In contrast, in re.sub(r'\\?', r'\?', '?ttt?'), the first argument r'\\?' tells the regular expression library that we want to search for a \ character, and ? is a special regex qualifier that treats the previous character as optional (in this case, causing the pattern to always match). If we didn't use raw strings, we would need to write re.sub('\\\\?', '\\?', '?ttt?').

In short, to match a literal backslash, one has to write '\\\\' as the RE string, because the regular expression must be \\, and each backslash must be expressed as \\ inside a regular Python string literal.

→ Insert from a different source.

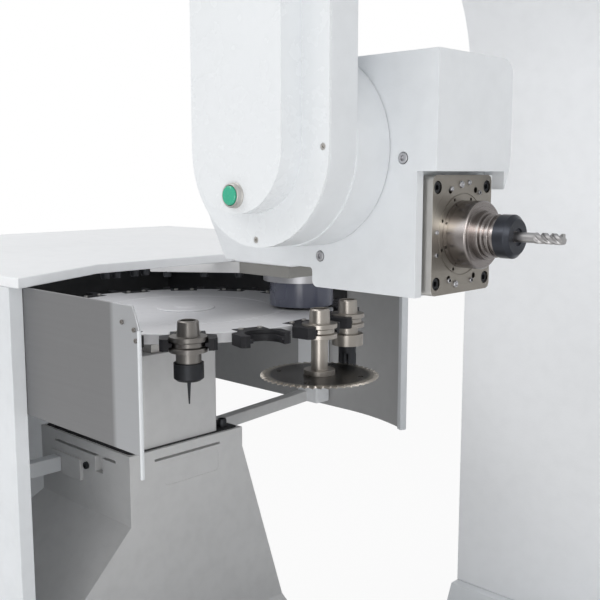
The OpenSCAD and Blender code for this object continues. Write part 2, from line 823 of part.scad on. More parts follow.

Yes, regular expressions with raw strings and \ get really confusing, but it's even more confusing without raw strings!

---

Additional details: The way backslashes are treated in the second argument to re.sub is a bit different to the first argument. The regular expression library still needs to provide a way to escape backslashes, else there would be no way to distinguish between between backreferences such as r'\1', and literally wanting to replace matches with a backslash followed by a one. However, other regular expression syntax such as ? doesn't need to be escaped, because it has no special meaning in the second argument. According to the documentation for the second argument of re.sub:

... any backslash escapes in it are processed. That is, \n is converted to a single newline character, \r is converted to a carriage return, and so forth. Unknown escapes of ASCII letters are reserved for future use and treated as errors. Other unknown escapes such as \& are left alone. Backreferences, such as \6, are replaced with the substring matched by group 6 in the pattern.

So the regular expression library treats re.sub(r'\?', r'\?', '?ttt?') the same as re.sub(r'\?', r'\\?', '?ttt?'), because \? is an unknown regular expression escape sequence for the second argument (even though it is a recognised regular expression escape sequence for the first argument). This is kind of similar to how Python treats '\?' the same as '\\?', but is to do with how the regular expression library chooses to treat backslashes rather than anything to do with the Python syntax itself.